Apple’s iPad is gearing up to be a Windows killer, according to the financial whizzes at major start-up investment fund Y Combinator. In the fund’s latest Request for Startups, a statement to point entrepreneurs in the right direction, it points straight to Apple iPad apps.

Y Combinator believes people are getting distracted by the iPad’s tablet form and suggest that Apple’s real plan is about making the software the most common way of using computers.
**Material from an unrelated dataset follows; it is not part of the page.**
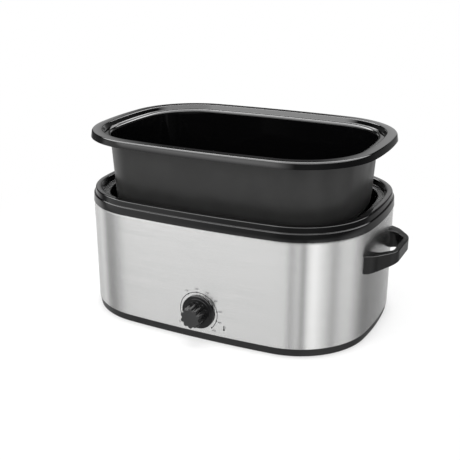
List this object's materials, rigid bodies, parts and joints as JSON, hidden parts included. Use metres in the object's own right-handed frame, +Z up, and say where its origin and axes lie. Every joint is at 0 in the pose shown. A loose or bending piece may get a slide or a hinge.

It says:

“We think the iPad is meant to be a Windows Killer or more precisely, a Windows transcender [sic]. We think Apple foresees a future in which the iPad is the default way people do what they now do with computers (and some other new things).”

Y Combinator predicts that iPad apps will be much more than simply ports from the iPhone or the iWork suite shown by Apple during the iPad launch. It thinks the iPad will create an entirely new class of applications:

“…like any new platform the iPad will allow new types of applications that don’t have any present day analogues…only people who become iPad developers will even think of these ideas, just as only microcomputer developers were in a position to think of the spreadsheet.”

Do you think Apple’s future version of the iPad and the other implementations of the iPhone OS is it is reportedly working on will kick Windows into touch in the world of work? Or are other challengers like the Google Chrome OS more worthy of watching?

Due late-March | £TBC | Apple (via Y Combinator)

  • jonjo

    Comments are never shown on this site. It’s a shame as the articles are very good. Do you just not get comments or not do the moderating required?

  • Chris Butcher

    The same experts are also predicting with 99% confidence that the sky is falling…

    • http://www.electricpig.co.uk Ben Sillis

      It’s a no lose situation for us either way though regardless. If the iPad doesn’t take off, it doesn’t, but if it does, we could see stale dekstop OSs turned on their heads.

  • cscs

    Apple are increasingly taking advantage of the blurring of home and work. The world of big company IT has for a long time struggled to keep up with home, now mobile is transforming even further/faster how we receive, organise, consume, and pay for info and Apple is helping enable it.
    Personally I think the ever growing Facebook/social media – maybe via iPhone/iPad apps but also Android (plus other?) ones – is going to lead the way in the next phase of the mobile world. Meantime it’s a pretty good time to be a consumer – the more competition the better.

Hot chat, right here!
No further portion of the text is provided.